Bledsoe worked a 17-point game, shutting Rozier off for nine on 2-of-7 shooting. Parker added 17 more and the Bucks compiled 13 blocks, slashing 7.7 percent off of Boston’s field goal percentage with that alone.
The threat of the blocks, coming on the perimeter and around the rim seeped tentativeness into the Celtics’ resolve. They mustered a small comeback on a series of Jayson Tatum makes and a Rozier lob to Horford, which shrunk the lead to 14, but Maker returned for the rest of the third to shut them off.

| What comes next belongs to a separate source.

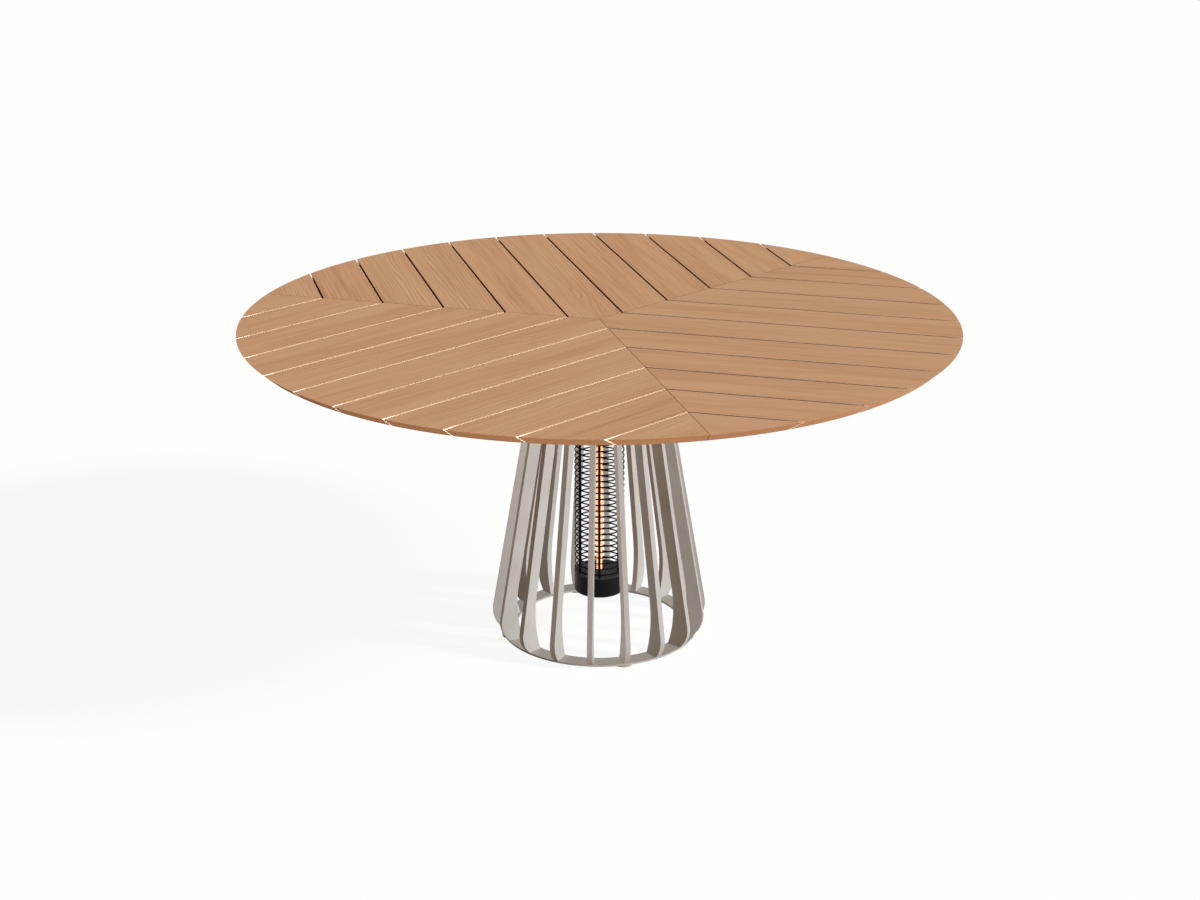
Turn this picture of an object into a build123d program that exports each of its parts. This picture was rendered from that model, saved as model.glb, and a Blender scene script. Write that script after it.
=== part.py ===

“They had already set the tone for the game,” Stevens said. “We were on our heels the whole time, and they did a great job of creating that. When Dellavedova and Maker came in, their energy was contagious and really pushed us out. I thought we were settling.”
Blocks piled up, he presumed, because Boston’s players forced the issue on the interior trying to push a comeback.
The Bucks' offensive rating of 133.8 is their highest in a game since 12/23/16 per @cleantheglass
— Jared Weiss (@JaredWeissNBA) April 21, 2018
Milwaukee pulled off one of its best offensive nights in years, one Maker, Parker and the rest of their bench may not be able to replicate. But the seed of doubt they planted in Boston’s head, with Maker’s blocks and long, active defense could be a trend that persists for the rest of the series.
For now, Prunty’s new rotations have prevailed and the Bucks became that team the length number on paper say they are.